We hooked up a Sky HD receiver and 3D Blu-ray player to the transmitter in a living room roughly five metres from the ZyXEL receiver, which was hooked up to a 55in Samsung TV.
At first the two units took a moment to lock on to the signal, requiring a reboots of the Blu-ray player and transmitter, but once sorted the system delivered a solid, reliable connection no matter how many obstacles and bodies we threw in its way.
First up it handled the 1080p 3D signals of Thor on Blu-ray with no trouble at all. The picture is as crisp and clean as it would be with a direct HDMI connection, with no break-up or interference, and you lose none of 3D’s immersive impact. Every last pixel of the movie’s intricate CG detail is reproduced with pin-sharp clarity and colours maintain their smoothness and natural fidelity.
After flicking to Sky on another input we got more of the same, with pictures from BBC HD looking every bit as clean and sharp as they do over a traditional wired connection.

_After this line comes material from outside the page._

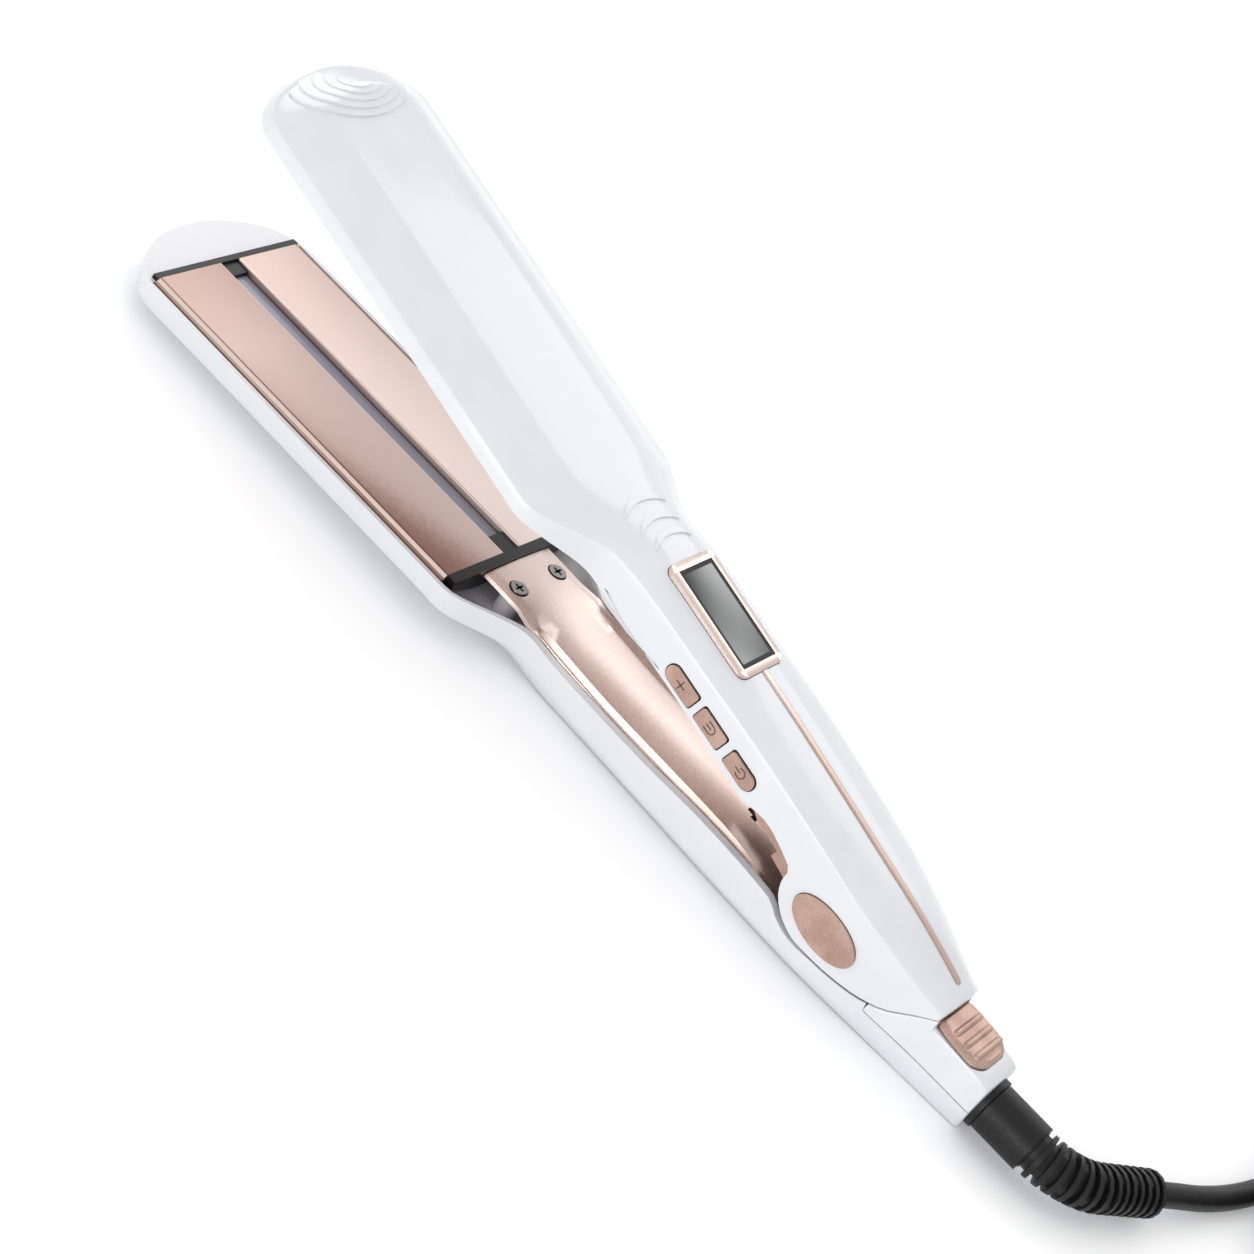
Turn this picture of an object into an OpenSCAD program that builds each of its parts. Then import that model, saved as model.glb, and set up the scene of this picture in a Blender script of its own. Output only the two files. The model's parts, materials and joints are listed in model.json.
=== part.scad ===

To test out its range we then took the receiver upstairs and hooked it up to another TV in the bedroom, and as expected it didn’t want to know. The receiver’s light just blinked continuously to denote no connection. That’s because the 60GHz band used by Wireless HD usually requires line of sight between transmitter and receiver, and it’s not designed for use over distances longer than 10 metres.
The WHD6215 does exactly what it says on the tin, beaming high-definition signals to your TV on the other side of the room without fuss or interference. The transmitter and receiver form a solid, reliable connection that results in picture and sound quality that’s identical to that of a regular wired connection. It’s the ideal solution if you have mounted your TV on the wall and only want a single HDMI cable connected to it, and with four HDMI inputs there are more than enough connections for most AV systems.
That said, the inherent limitations of the Wireless HD standard rule out using this system to beam HD to other rooms around the house, which might come as a disappointment to some. It’s also rather expensive for something with such a specific use. But when it comes to its core job, you can’t deny that the WHD6215 does it very well indeed.